Shoplifters is one of the most heart-breaking films I have ever seen. Behind the corners of alleyways in Japan, the film spotlights a family living on the fringes. When a stray child crosses paths with the family, they take her into their life and come to accept her as their own. This emotional film is so heart-breaking in every little way. Discussing issues of isolation, sex, domestic violence, theft, poverty and family, Shoplifters is authentic about its imperfect characters and their livelihood in an even more imperfect world. A tear-jerking, heart-shattering film about the marginalized in our community and the way in which they refuse to accept the roles that society expects of them.

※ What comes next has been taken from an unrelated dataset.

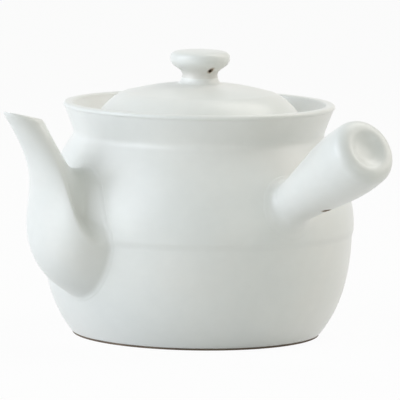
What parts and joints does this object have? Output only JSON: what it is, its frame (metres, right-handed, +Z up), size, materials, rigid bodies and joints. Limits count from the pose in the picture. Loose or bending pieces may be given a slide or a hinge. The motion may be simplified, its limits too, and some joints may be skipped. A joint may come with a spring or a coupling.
{
  "type": "herb simmering pot",
  "caption": "Side-handled glazed clay pot with a flared rim, curved spout, hollow stick handle a quarter turn from it, and a lift-off domed lid with a vented knob.",
  "frame": {"origin": "middle of the foot, on the plane that the pot stands on", "axes": "+Z up along the pot's axis, the spout points to -X and the handle to -Y"},
  "size_m": [0.2616, 0.2905, 0.1899],
  "materials": {
    "glaze": "satin white glaze",
    "bare_clay": "bare fired clay"
  },
  "bodies": {
    "pot": {"pot_bowl": "glaze", "pot_shoulder": "glaze", "pot_neck": "glaze", "lid_seat": "glaze", "foot_ring": "bare_clay", "spout": "glaze", "spout_fillet_ring": "glaze", "handle": "glaze", "handle_fillet_ring": "glaze"},
    "lid": {"lid_dome": "glaze", "lid_ring": "bare_clay", "lid_knob": "glaze", "knob_fillet_ring": "glaze"}
  },
  "joints": [
    {"name": "lid_lift", "type": "slide", "parent": "pot", "child": "lid", "axis": [0, 0, 1], "range_m": [0, 0.12]}
  ]
}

It is a tribute to those who give everything when they have little…how devastating our world can sometimes be where the only ones who offer to heal the broken are the ones who are broken themselves.
Directed by Lee Chang Dong. Cast: Ah-In Yoo, Steven Yuen, Jong-Seo Jun
Burning, is without a shred of doubt, the most provocative and intriguing film I’ve ever seen. With a tapestry of confounding and mysterious events, half-truths, ambiguous narratives and a deliberate emphasis on withholding information from both the protagonist and the viewers, Burning is a tempestuous flame that burns long after its narrative has extinguished. There has not been a film that so beautifully portrays the complexities of our state of being in this world; There are things we will never understand, people we never get to fully grasp, events we will never make sense of. And perhaps, the greatest tragedy of all is how man’s most instinctual need for control and certainty becomes even more apparent when we have lost socio-economic security in the 21st century. Based on Haruki Murakami’s short story, Barn Burning, this film is a complexly woven story intertwining the lives of three very different characters. Rapturous imagery is juxtaposed so painfully with melancholic despair in a film that intertwines nationalistic narratives of socio-class anxiety, desire and a tragic need for certainty in an uncertain world. Burning is a masterpiece.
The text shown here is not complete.